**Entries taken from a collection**
_ _ _

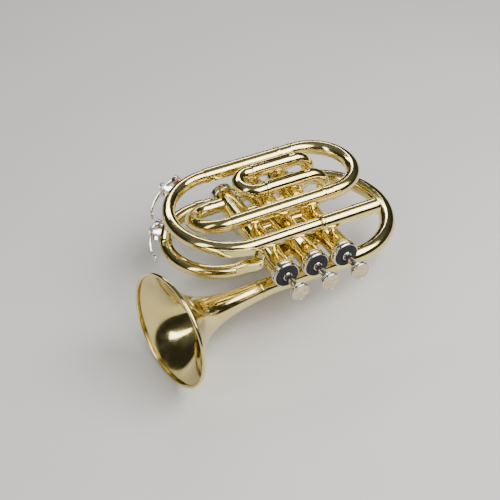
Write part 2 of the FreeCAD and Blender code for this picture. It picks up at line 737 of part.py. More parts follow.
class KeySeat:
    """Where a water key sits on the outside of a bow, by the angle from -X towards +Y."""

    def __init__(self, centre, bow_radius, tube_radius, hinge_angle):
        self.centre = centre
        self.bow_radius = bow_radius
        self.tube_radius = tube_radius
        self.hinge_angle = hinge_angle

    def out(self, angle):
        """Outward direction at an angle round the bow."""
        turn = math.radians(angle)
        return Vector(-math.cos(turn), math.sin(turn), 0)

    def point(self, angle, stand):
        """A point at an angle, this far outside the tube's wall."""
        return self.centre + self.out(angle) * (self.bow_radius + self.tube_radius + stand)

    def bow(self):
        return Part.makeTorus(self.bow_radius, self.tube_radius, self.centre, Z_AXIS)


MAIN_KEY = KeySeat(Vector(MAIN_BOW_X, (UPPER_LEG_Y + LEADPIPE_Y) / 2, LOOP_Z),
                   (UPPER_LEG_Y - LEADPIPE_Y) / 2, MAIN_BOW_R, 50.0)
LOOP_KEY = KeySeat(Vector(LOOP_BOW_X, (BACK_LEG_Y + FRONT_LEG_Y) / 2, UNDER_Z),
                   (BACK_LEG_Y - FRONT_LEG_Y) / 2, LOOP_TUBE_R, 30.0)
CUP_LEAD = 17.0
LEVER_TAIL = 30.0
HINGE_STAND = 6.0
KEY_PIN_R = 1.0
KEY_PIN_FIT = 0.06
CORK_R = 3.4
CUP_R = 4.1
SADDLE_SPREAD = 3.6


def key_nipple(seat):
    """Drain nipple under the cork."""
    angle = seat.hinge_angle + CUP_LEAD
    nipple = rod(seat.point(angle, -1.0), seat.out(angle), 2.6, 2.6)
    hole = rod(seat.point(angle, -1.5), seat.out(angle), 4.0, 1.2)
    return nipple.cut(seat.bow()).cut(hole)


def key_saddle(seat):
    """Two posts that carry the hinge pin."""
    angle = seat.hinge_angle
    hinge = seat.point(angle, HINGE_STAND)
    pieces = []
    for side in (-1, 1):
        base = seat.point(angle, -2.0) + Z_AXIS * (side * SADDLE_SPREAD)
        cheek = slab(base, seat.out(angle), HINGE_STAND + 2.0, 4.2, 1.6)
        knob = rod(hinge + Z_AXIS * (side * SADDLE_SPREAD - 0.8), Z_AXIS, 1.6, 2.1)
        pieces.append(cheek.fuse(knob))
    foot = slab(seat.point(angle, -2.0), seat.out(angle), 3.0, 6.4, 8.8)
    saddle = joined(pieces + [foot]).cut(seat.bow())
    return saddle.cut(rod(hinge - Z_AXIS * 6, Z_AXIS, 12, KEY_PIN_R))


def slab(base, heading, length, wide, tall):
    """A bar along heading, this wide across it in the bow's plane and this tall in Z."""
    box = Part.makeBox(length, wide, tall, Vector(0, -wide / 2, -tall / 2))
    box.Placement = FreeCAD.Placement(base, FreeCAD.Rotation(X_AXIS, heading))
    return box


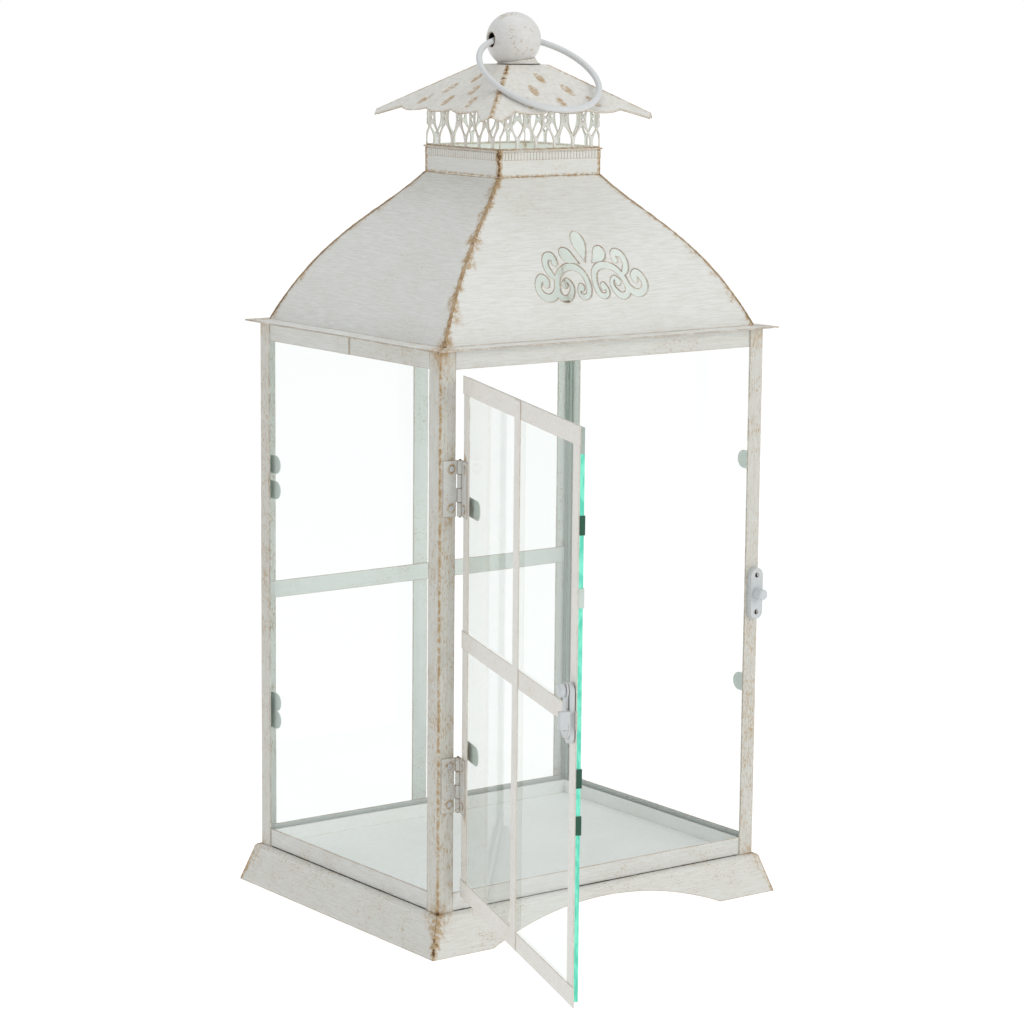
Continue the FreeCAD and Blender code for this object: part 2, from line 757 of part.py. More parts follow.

_ _ _

**Task goal**
Copy the records above exactly, from the first line through the line containing "self.hinge_angle = hinge_angle", and include nothing else.

**Output**
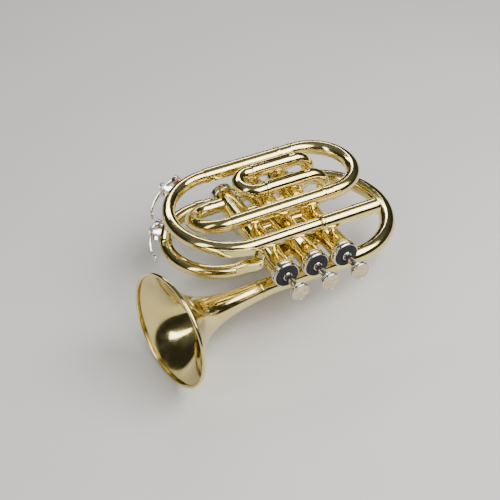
Write part 2 of the FreeCAD and Blender code for this picture. It picks up at line 737 of part.py. More parts follow.
class KeySeat:
    """Where a water key sits on the outside of a bow, by the angle from -X towards +Y."""

    def __init__(self, centre, bow_radius, tube_radius, hinge_angle):
        self.centre = centre
        self.bow_radius = bow_radius
        self.tube_radius = tube_radius
        self.hinge_angle = hinge_angle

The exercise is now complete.